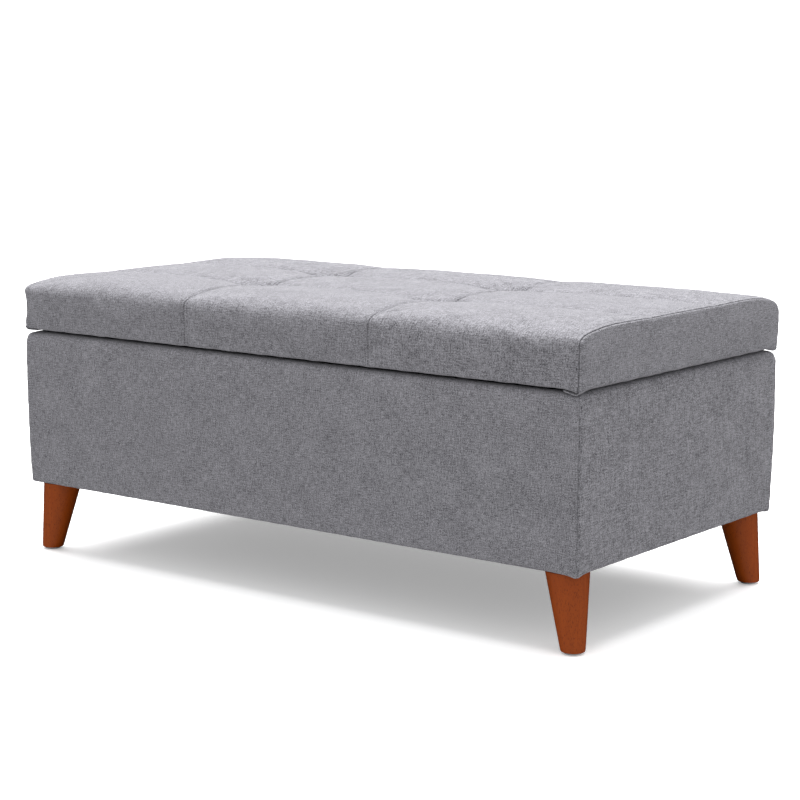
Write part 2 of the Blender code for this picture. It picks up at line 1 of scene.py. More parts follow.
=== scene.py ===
import bpy
import math
import numpy as np
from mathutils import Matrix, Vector


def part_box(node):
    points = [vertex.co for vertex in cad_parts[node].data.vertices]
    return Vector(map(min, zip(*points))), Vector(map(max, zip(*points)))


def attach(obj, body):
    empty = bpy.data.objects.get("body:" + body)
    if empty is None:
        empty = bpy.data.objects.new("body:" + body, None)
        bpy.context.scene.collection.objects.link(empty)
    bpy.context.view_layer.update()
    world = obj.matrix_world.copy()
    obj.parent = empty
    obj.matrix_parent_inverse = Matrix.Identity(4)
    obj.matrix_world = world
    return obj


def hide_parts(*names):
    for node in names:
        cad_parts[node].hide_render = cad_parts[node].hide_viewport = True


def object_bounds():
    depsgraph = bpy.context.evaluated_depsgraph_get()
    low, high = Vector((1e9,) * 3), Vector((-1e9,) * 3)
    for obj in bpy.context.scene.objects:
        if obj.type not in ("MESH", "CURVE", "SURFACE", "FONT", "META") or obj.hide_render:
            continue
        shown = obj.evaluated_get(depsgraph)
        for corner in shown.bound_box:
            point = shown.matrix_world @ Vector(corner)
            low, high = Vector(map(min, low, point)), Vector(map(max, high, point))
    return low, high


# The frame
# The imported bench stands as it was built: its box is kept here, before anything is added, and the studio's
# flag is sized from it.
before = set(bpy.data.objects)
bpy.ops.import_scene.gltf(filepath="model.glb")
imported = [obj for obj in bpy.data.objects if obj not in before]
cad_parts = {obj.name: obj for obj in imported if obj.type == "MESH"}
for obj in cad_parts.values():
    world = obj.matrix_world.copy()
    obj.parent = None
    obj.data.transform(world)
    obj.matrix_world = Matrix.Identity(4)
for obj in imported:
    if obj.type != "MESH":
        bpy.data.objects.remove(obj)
cad_box = [list(corner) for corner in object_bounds()]


# Camera
# A long lens a little above the seat, turned to show the front and the right-hand end.
eye = bpy.data.objects.new("camera", bpy.data.cameras.new("camera"))
bpy.context.scene.collection.objects.link(eye)
eye.data.lens = 94.36
eye.data.sensor_width = 36
eye.data.clip_start = 0.05
eye.data.clip_end = 100
eye.location = (2.0051, -2.5610, 0.7943)
eye.rotation_euler = (math.radians(90 - 9.240), 0, math.radians(37.743))
bpy.context.scene.camera = eye


# Studio
# A white floor, lit a little from below, and a white sweep behind it, under one wide softbox
# above and behind the bench and the even light of the room. The floor and the sweep throw no light
# back on the bench, so its sides stay darker than its top. Glossy finishes see a ceiling that
# darkens towards the horizon.
def srgb(code, alpha=1.0):
    """A hex colour as the linear one that shaders take."""
    parts = [int(code[i:i + 2], 16) / 255 for i in (1, 3, 5)]
    return (*[p / 12.92 if p <= 0.04045 else ((p + 0.055) / 1.055) ** 2.4 for p in parts], alpha)


def node(tree, kind, sockets=None, **settings):
    """Adds a node: settings are its options, and sockets its inputs' values or links."""
    made = tree.nodes.new(kind)
    for key, value in settings.items():
        setattr(made, key, value)
    for key, value in (sockets or {}).items():
        if isinstance(value, bpy.types.NodeSocket):
            tree.links.new(value, made.inputs[key])
        else:
            made.inputs[key].default_value = value
    return made


def blank_material(name):
    """A material with an empty node tree, and that tree."""
    made = bpy.data.materials.new(name)
    made.use_nodes = True
    made.node_tree.nodes.clear()
    return made, made.node_tree


def shade(tree, sockets):
    """Ends a material's tree with its shader and output."""
    shader = node(tree, "ShaderNodeBsdfPrincipled", sockets)
    node(tree, "ShaderNodeOutputMaterial", {"Surface": shader.outputs[0]})


def mesh_object(name, points, faces, material, smooth=True):
    """A mesh piece from its points and faces, in the bench's own frame."""
    mesh = bpy.data.meshes.new(name)
    mesh.from_pydata([tuple(map(float, p)) for p in points], [], faces)
    mesh.materials.append(material)
    mesh.polygons.foreach_set("use_smooth", [smooth] * len(mesh.polygons))
    mesh.update()
    made = bpy.data.objects.new(name, mesh)
    bpy.context.scene.collection.objects.link(made)
    return made


STUDIO_RADIUS = 24.0
FLAG_INSET = 0.01
SWEEP_RINGS = 10
SWEEP_SIDES = 48

floor_paint, tree = blank_material("studio_floor_paint")
mottle = node(tree, "ShaderNodeTexNoise", {"Scale": 3.0, "Detail": 2.0})
tone = node(
    tree, "ShaderNodeMix", {0: mottle.outputs[0], 6: srgb("#F1F1F2"), 7: srgb("#F6F6F6")}, data_type="RGBA",
)
shade(tree, {
    "Base Color": tone.outputs[2], "Roughness": 0.8, "Specular IOR Level": 0.1,
    "Emission Color": srgb("#FFFFFF"), "Emission Strength": 0.30,
})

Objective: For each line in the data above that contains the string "objects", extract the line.

Reply:
    empty = bpy.data.objects.get("body:" + body)
        empty = bpy.data.objects.new("body:" + body, None)
        bpy.context.scene.collection.objects.link(empty)
    for obj in bpy.context.scene.objects:
before = set(bpy.data.objects)
imported = [obj for obj in bpy.data.objects if obj not in before]
        bpy.data.objects.remove(obj)
eye = bpy.data.objects.new("camera", bpy.data.cameras.new("camera"))
bpy.context.scene.collection.objects.link(eye)
    made = bpy.data.objects.new(name, mesh)
    bpy.context.scene.collection.objects.link(made)